Return verbatim everything from the first line through the line that contains "lower_end_angle = 24; // [18:1:50]", and stop there.

* _Given material_:
===============

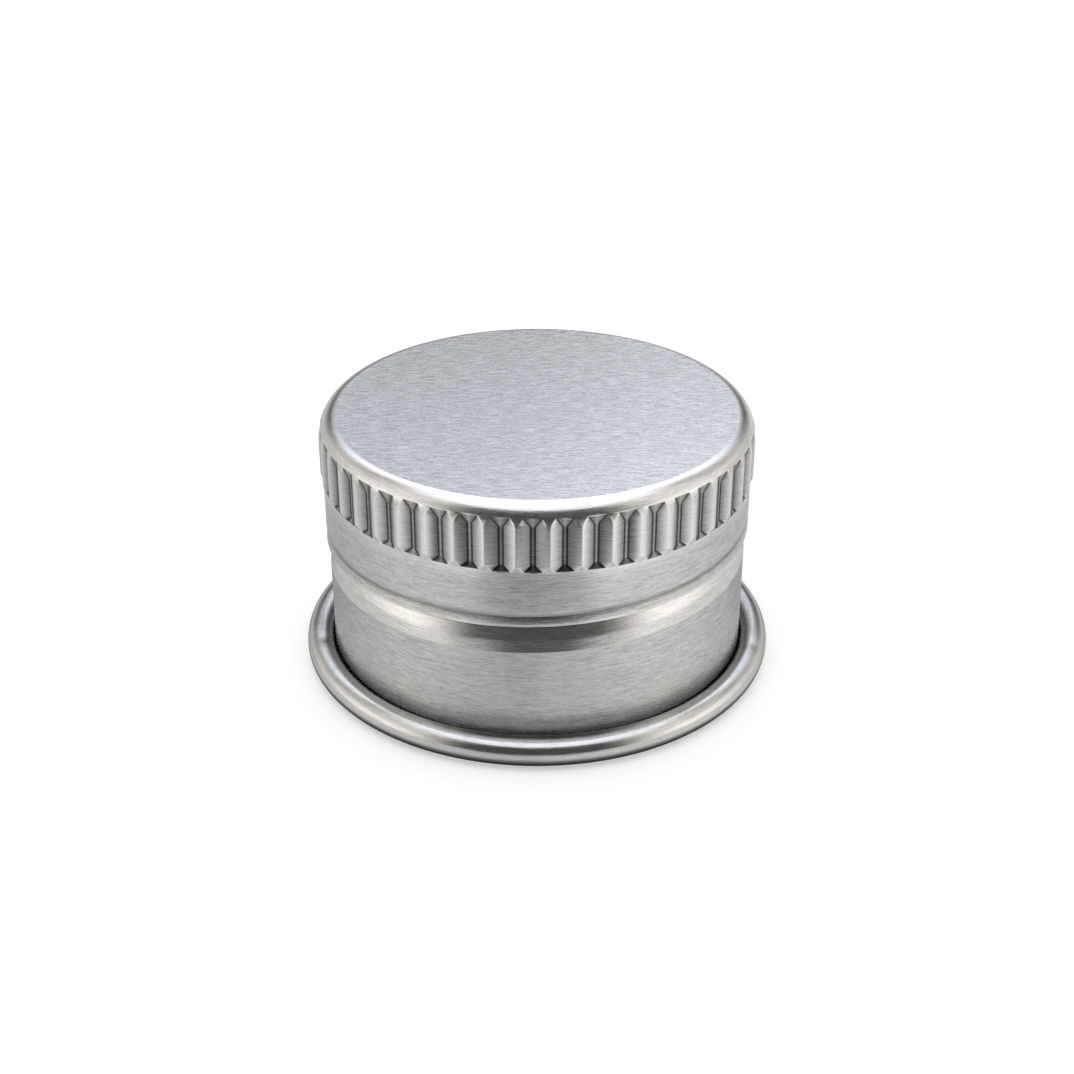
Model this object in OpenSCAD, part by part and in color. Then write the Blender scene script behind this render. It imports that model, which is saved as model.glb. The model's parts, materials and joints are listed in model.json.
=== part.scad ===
// Screw cap for a bottle, pressed and rolled from one thin aluminium cup.
// The cap stands on its curled rim, with its axis on Z and its mouth down.

/* [Overall size] */
// Height of the cap, from the floor under the curl to the top disc
cap_h = 18; // [17.5:0.1:24]
// Diameter over the ridges of the knurl
knurl_d = 29; // [24:0.1:36]
// Thickness of the aluminium sheet
wall = 0.23; // [0.15:0.01:0.3]

/* [Top and shoulder] */
// How far the shoulder reaches in from the knurl to the flat disc
shoulder_run = 1.2; // [0.8:0.05:1.5]
// How far the shoulder drops from the flat disc to the knurl
shoulder_drop = 1.5; // [1.2:0.05:2]

/* [Skirt] */
// Step in radius from the knurl's ridges to the plain skirt under them
skirt_step = 0.17; // [0.05:0.01:0.3]
// Step in radius from the skirt to the lower body under the thread
body_step = 0.16; // [0.05:0.01:0.3]

/* [Knurl] */
// Number of pressed flutes round the cap
flutes = 46; // [36:1:52]
// Turn of the first flute from the front of the cap, in degrees
flute_turn = -1; // [-4:0.5:4]
// Width of the ridge left between two flutes
ridge_w = 0.24; // [0.2:0.01:0.4]
// Width of the flat at the bottom of a flute
valley_w = 0.3; // [0.1:0.01:0.4]
// Slope of a flute's sides, from the tangent to the cap, in degrees
flank_angle = 23; // [18:1:34]
// Length of the flat bottom of a flute
valley_len = 2.66; // [2:0.01:3.5]
// Distance from the top disc down to the bottom flat of a flute
valley_drop = 1.45; // [1.2:0.01:2]
// Slope of a flute's upper end, from the vertical, in degrees
upper_end_angle = 15; // [13:1:45]
// Slope of a flute's lower end, from the vertical, in degrees
lower_end_angle = 24; // [18:1:50]

/* [Thread] */
// Height of the thread's upper edge at the front of the cap
thread_z = 9.65; // [8.5:0.05:10.5]
// Rise of the thread in one full turn
thread_lead = 2.2; // [1.5:0.1:3]
// Depth of the thread groove below the skirt
thread_depth = 0.73; // [0.4:0.01:0.9]
// Height of the thread's steep upper side
thread_upper_h = 0.35; // [0.2:0.01:0.6]
// Height of the straight bottom of the thread
thread_floor_h = 0.25; // [0.1:0.01:0.5]
// Height of the thread's long lower side
thread_lower_h = 1.35; // [1:0.01:1.8]
// Angle over which the thread runs, in degrees
thread_sweep = 330; // [270:5:340]
// Angle over which the thread fades out at each end, in degrees
thread_fade = 30; // [15:5:45]

/* [Curl] */
// Diameter of the rolled rim's tube
curl_tube_d = 1.94; // [1.6:0.01:2.4]
// Gap between the lower body and the rolled tube
curl_gap = 0; // [0:0.01:0.1]
// Slope of the flare from the body into the tube, in degrees
flare_angle = 30; // [20:1:40]
// Place on the tube where the rolled edge ends, in degrees past its outside
curl_end_angle = 152; // [120:1:156]

/* [Liner] */
// Thickness of the sealing liner
liner_t = 1.2; // [0.8:0.1:2]
// Clearance between the liner's edge and the sheet round it
liner_gap = 0.1; // [0.05:0.05:0.5]

/* [Hidden] */

$fn = 144;
past = 0.6;              // how far a cutter reaches past the metal
shoulder_bands = 8;      // cone bands that make up the shoulder
curl_bands = 28;         // cone bands round the rolled tube
thread_step = 5;         // degrees from one thread section to the next

knurl_r = knurl_d / 2;
skirt_r = knurl_r - skirt_step;
body_r = skirt_r - body_step;
flat_r = knurl_r - shoulder_run;
bore_r = body_r - wall;

// knurl: the flute is as wide as its share of the rim leaves it
flute_pitch = 2 * PI * knurl_r / flutes;
flank_w = (flute_pitch - ridge_w - valley_w) / 2;
flute_depth = flank_w * tan(flank_angle) + knurl_r * (1 - cos(180 / flutes));
valley_r = knurl_r - flute_depth;
valley_top = cap_h - valley_drop;
valley_bottom = valley_top - valley_len;
knurl_bottom = valley_bottom - (skirt_r - valley_r) / tan(lower_end_angle);

// thread: the groove's outline at the front of the cap
thread_r = skirt_r - thread_depth;
thread_floor_top = thread_z - thread_upper_h;
thread_floor_bottom = thread_floor_top - thread_floor_h;
thread_bottom = thread_floor_bottom - thread_lower_h;
lower_slope = (body_r - thread_r) / thread_lower_h;
groove_rim_r = knurl_r + past;

// curl: the sheet's outer face becomes the inside of the rolled tube
curl_r = curl_tube_d / 2;
curl_face_r = curl_r - wall;
curl_axis_r = body_r + curl_gap + curl_r;
flare_touch = [curl_axis_r - curl_face_r * cos(flare_angle),
               curl_r - curl_face_r * sin(flare_angle)];
flare_top = flare_touch.y + (flare_touch.x - body_r) / tan(flare_angle);

// liner: as wide as the flat disc, or as the ring of flutes inside where that is narrower
liner_r = min(flat_r, valley_r - wall) - liner_gap;

function unit(v) = v / norm(v);
function right_of(d) = [d.y, -d.x];
function reversed(list) = [for (i = [len(list) - 1 : -1 : 0]) list[i]];
function slice(list, from, to) = [for (i = [from : to]) list[i]];

// A path moved sideways by d, to the right of its direction, with mitred corners
function shifted(path, d) = [
    for (i = [0 : len(path) - 1])
        let (before = unit(path[max(i, 1)] - path[max(i, 1) - 1]),
             after = unit(path[min(i + 1, len(path) - 1)] - path[min(i, len(path) - 2)]),
             side = right_of(before) + right_of(after))
        path[i] + side * (2 * d / (side * side))
];

// Outer face of the sheet, from the rim of the flat disc down to the flare
wall_path = concat(
    [for (i = [0 : shoulder_bands])
        let (a = 90 * i / shoulder_bands)
        [flat_r + shoulder_run * sin(a), cap_h - shoulder_drop * (1 - cos(a))]],
    [[knurl_r, valley_bottom],
     [skirt_r, knurl_bottom],
     [skirt_r, thread_floor_top],
     [body_r, thread_floor_bottom - thread_floor_h],
     [body_r, flare_top]]);

// The same face carried on round the rolled rim, to the sheet's cut edge
curl_path = [
    for (i = [0 : curl_bands])
        let (a = 180 + flare_angle + (180 - flare_angle + curl_end_angle) * i / curl_bands)
        [curl_axis_r + curl_face_r * cos(a), curl_r + curl_face_r * sin(a)]
];
face_path = concat([[0, cap_h]], wall_path, curl_path);
inner_path = shifted(face_path, wall);
flare_index = len(wall_path);
last_index = len(face_path) - 1;

// Groove of the thread at the front of the cap, with both its sides carried on past the metal
groove_path = [
    [groove_rim_r, thread_z + (groove_rim_r - skirt_r) * thread_upper_h / thread_depth],
    [thread_r, thread_floor_top],
    [thread_r, thread_floor_bottom],
    [groove_rim_r, thread_bottom - (groove_rim_r - body_r) / lower_slope]
];

// One flute: a trough with sloping sides and ends, sunk further in by inset
module flute(inset) {
    floor_r = valley_r - inset;
    rim_r = knurl_r + past;
    rise = rim_r - floor_r;
    half_floor = valley_w / 2 + inset * tan(flank_angle / 2);
    half_rim = half_floor + rise / tan(flank_angle);
    floor_low = valley_bottom - inset * tan(lower_end_angle / 2);
    floor_high = valley_top + inset * tan(upper_end_angle / 2);
    rim_low = floor_low - rise / tan(lower_end_angle);
    rim_high = floor_high + rise / tan(upper_end_angle);
    polyhedron(
        points = [
            [floor_r, -half_floor, floor_low], [floor_r, half_floor, floor_low],
            [floor_r, half_floor, floor_high], [floor_r, -half_floor, floor_high],
            [rim_r, -half_rim, rim_low], [rim_r, half_rim, rim_low],
            [rim_r, half_rim, rim_high], [rim_r, -half_rim, rim_high]
        ],
        faces = [[0, 1, 2, 3], [7, 6, 5, 4], [0, 4, 5, 1], [1, 5, 6, 2], [2, 6, 7, 3], [3, 7, 4, 0]]
    );
}

// The ring of flutes, with one flute at the front of the cap
module flute_ring(inset) {
    for (i = [0 : flutes - 1])
        rotate(i * 360 / flutes + flute_turn - 90) flute(inset);
}

// How deep the thread is at an angle from the front, from 0 at its ends to 1
function thread_fullness(angle) =
    let (left = min(1, (thread_sweep / 2 - abs(angle)) / thread_fade))
    (1 - cos(180 * left)) / 2;

// The thread's groove, swept up and round the cap, sunk further in by inset
module thread_groove(inset) {
    section = shifted(groove_path, inset);
    sides = len(section);
    steps = ceil(thread_sweep / thread_step);
    points = [
        for (i = [0 : steps])
            let (angle = -thread_sweep / 2 + thread_sweep * i / steps,
                 out = (1 - thread_fullness(angle)) * (thread_depth + inset + past / 4),
                 up = thread_lead * angle / 360)
            for (p = section)
                [(p.x + out) * cos(angle - 90), (p.x + out) * sin(angle - 90), p.y + up]
    ];
    side_faces = [
        for (i = [0 : steps - 1], j = [0 : sides - 1])
            let (a = i * sides + j, b = i * sides + (j + 1) % sides)
            each [[a, b, b + sides], [a, b + sides, a + sides]]
    ];
    first_face = [for (j = [sides - 1 : -1 : 0]) j];
    last_face = [for (j = [0 : sides - 1]) steps * sides + j];
    polyhedron(points = points, faces = concat(side_faces, [first_face, last_face]), convexity = 4);
}

// Everything inside the outer face, with the curl's tube as its foot
module outer_blank() {
    difference() {
        rotate_extrude()
            polygon(concat(
                face_path,
                reversed(slice(inner_path, flare_index, last_index)),
                [[0, inner_path[flare_index].y]]));
        flute_ring(0);
        thread_groove(0);
    }
}

// The hollow of the cap, whose flutes and thread stand in from its wall
module cavity() {
    difference() {
        rotate_extrude()
            polygon(concat(slice(inner_path, 0, flare_index), [[bore_r, -past], [0, -past]]));
        flute_ring(wall);
        thread_groove(wall);
    }
}

module shell() {
    color("silver")
        difference() {
            outer_blank();
            cavity();
        }
}

// Sealing disc, flat against the inside of the top
module liner() {
    color("whitesmoke")
        translate([0, 0, cap_h - wall - liner_t])
            cylinder(r = liner_r, h = liner_t);
}

shell();
liner();
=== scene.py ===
# %% [markdown]
# # A knurled aluminium screw cap
#
# The real cap is pressed from one thin sheet of aluminium. Its top is a flat disc
# with a rounded shoulder, a ring of pressed flutes gives the fingers a hold, one turn
# of thread is rolled into the skirt, and the raw edge is curled outwards into a tube.
# A white sealing disc sits inside, against the top.
#
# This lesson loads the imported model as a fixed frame, then builds the visible metal
# again as one fine closed mesh, because a polished edge only looks right when it is
# really rounded. Everything is in metres in Blender and in millimetres in the sizes.

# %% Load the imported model
import json
import math

import bpy
import numpy as np
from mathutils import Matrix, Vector


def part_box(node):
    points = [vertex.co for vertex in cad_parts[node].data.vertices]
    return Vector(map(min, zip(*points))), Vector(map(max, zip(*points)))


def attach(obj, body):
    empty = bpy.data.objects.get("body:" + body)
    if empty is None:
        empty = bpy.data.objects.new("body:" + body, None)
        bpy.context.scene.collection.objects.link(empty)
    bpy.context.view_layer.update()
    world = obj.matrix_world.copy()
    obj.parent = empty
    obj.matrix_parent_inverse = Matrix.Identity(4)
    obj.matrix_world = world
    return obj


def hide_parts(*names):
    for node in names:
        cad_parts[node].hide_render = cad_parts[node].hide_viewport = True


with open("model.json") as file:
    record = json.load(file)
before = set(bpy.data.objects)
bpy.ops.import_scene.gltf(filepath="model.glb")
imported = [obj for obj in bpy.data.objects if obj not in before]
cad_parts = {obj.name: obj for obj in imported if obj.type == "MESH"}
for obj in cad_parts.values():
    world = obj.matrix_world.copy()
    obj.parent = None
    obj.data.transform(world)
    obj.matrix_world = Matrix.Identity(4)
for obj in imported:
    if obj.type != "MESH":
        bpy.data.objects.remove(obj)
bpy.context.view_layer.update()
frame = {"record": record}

# %% [markdown]
# ## Sizes
#
# The frame gives the overall height, the rim and the liner, and the record gives the
# bore that the bottle's neck goes into. The other sizes are those of the press tools:
# the shoulder, the flutes, the thread and the curl. Writing each of them once, with a
# name, keeps the outer and the inner face of the sheet a sheet's thickness apart.

# %% Sizes of the cap, in millimetres
MM = 0.001
shell_low, shell_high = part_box("shell")
liner_low, liner_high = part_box("liner")
cap_h = shell_high.z / MM
rim_r = shell_high.x / MM
bore_r = frame["record"]["mounts"][0]["dims"]["r_mm"]
wall = 0.23

body_r = bore_r + wall          # lower body, under the thread
skirt_r = body_r + 0.16         # plain skirt, over the thread
knurl_r = skirt_r + 0.17        # ridges of the knurl
shoulder_run, shoulder_drop = 1.2, 1.5
flat_r = knurl_r - shoulder_run

flutes, flute_turn = 46, -1.0
ridge_w, valley_w = 0.24, 0.30
flank_angle = math.radians(23)
flank_slope = math.tan(flank_angle)
upper_angle, lower_angle = math.radians(15), math.radians(24)
rim_drop = 0.76                 # from the disc down to a flute's top edge, on the shoulder
rim_top = cap_h - rim_drop
rim_top_r = flat_r + shoulder_run * math.sqrt(1 - (1 - rim_drop / shoulder_drop) ** 2)
valley_top = cap_h - 1.45
valley_bottom = valley_top - 2.66
flute_pitch = 2 * math.pi * knurl_r / flutes
flank_w = (flute_pitch - ridge_w - valley_w) / 2
valley_r = knurl_r * math.cos(math.pi / flutes) - flank_w * flank_slope
knurl_bottom = valley_bottom - (skirt_r - valley_r) / math.tan(lower_angle)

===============

* _Exercise result_:
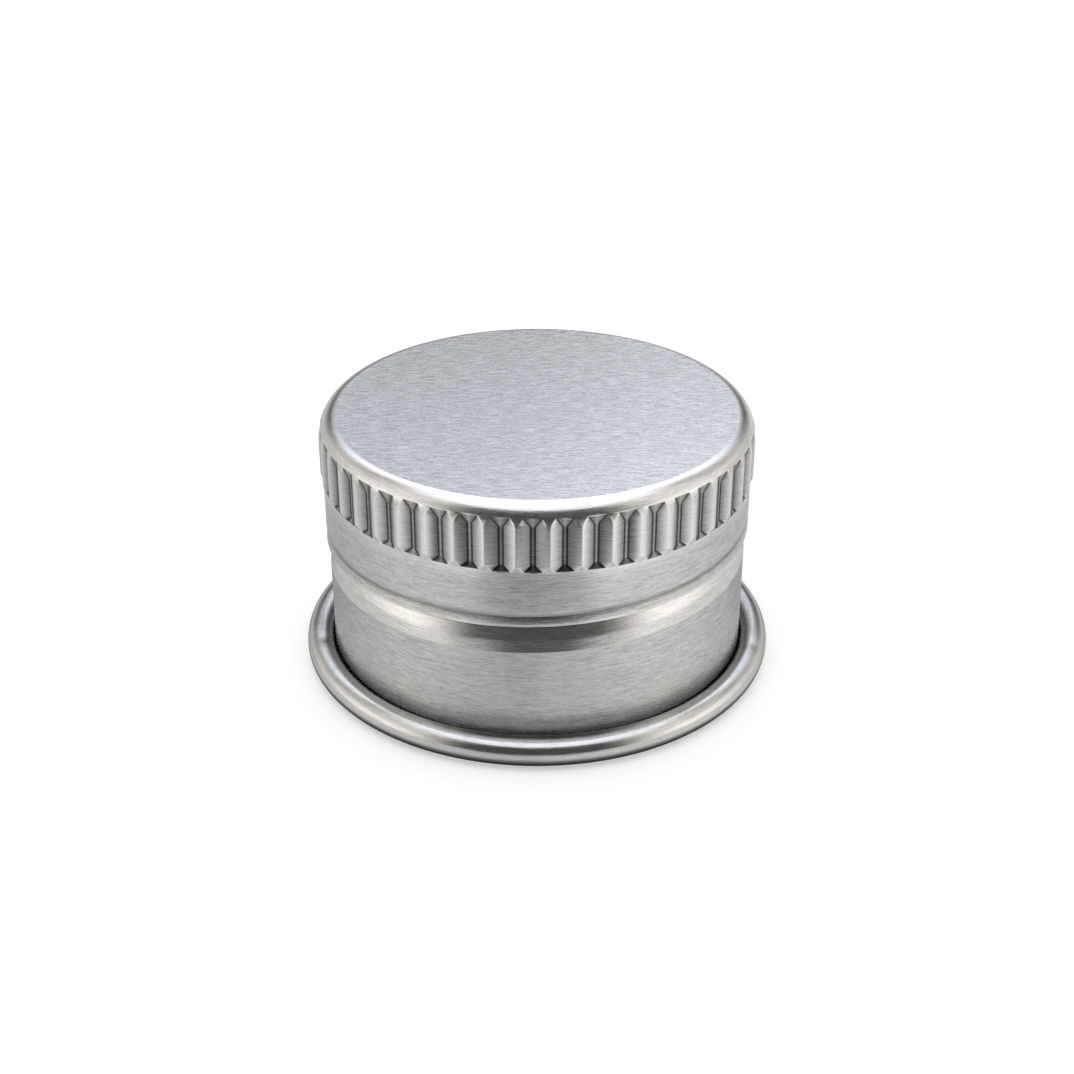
Model this object in OpenSCAD, part by part and in color. Then write the Blender scene script behind this render. It imports that model, which is saved as model.glb. The model's parts, materials and joints are listed in model.json.
=== part.scad ===
// Screw cap for a bottle, pressed and rolled from one thin aluminium cup.
// The cap stands on its curled rim, with its axis on Z and its mouth down.

/* [Overall size] */
// Height of the cap, from the floor under the curl to the top disc
cap_h = 18; // [17.5:0.1:24]
// Diameter over the ridges of the knurl
knurl_d = 29; // [24:0.1:36]
// Thickness of the aluminium sheet
wall = 0.23; // [0.15:0.01:0.3]

/* [Top and shoulder] */
// How far the shoulder reaches in from the knurl to the flat disc
shoulder_run = 1.2; // [0.8:0.05:1.5]
// How far the shoulder drops from the flat disc to the knurl
shoulder_drop = 1.5; // [1.2:0.05:2]

/* [Skirt] */
// Step in radius from the knurl's ridges to the plain skirt under them
skirt_step = 0.17; // [0.05:0.01:0.3]
// Step in radius from the skirt to the lower body under the thread
body_step = 0.16; // [0.05:0.01:0.3]

/* [Knurl] */
// Number of pressed flutes round the cap
flutes = 46; // [36:1:52]
// Turn of the first flute from the front of the cap, in degrees
flute_turn = -1; // [-4:0.5:4]
// Width of the ridge left between two flutes
ridge_w = 0.24; // [0.2:0.01:0.4]
// Width of the flat at the bottom of a flute
valley_w = 0.3; // [0.1:0.01:0.4]
// Slope of a flute's sides, from the tangent to the cap, in degrees
flank_angle = 23; // [18:1:34]
// Length of the flat bottom of a flute
valley_len = 2.66; // [2:0.01:3.5]
// Distance from the top disc down to the bottom flat of a flute
valley_drop = 1.45; // [1.2:0.01:2]
// Slope of a flute's upper end, from the vertical, in degrees
upper_end_angle = 15; // [13:1:45]
// Slope of a flute's lower end, from the vertical, in degrees
lower_end_angle = 24; // [18:1:50]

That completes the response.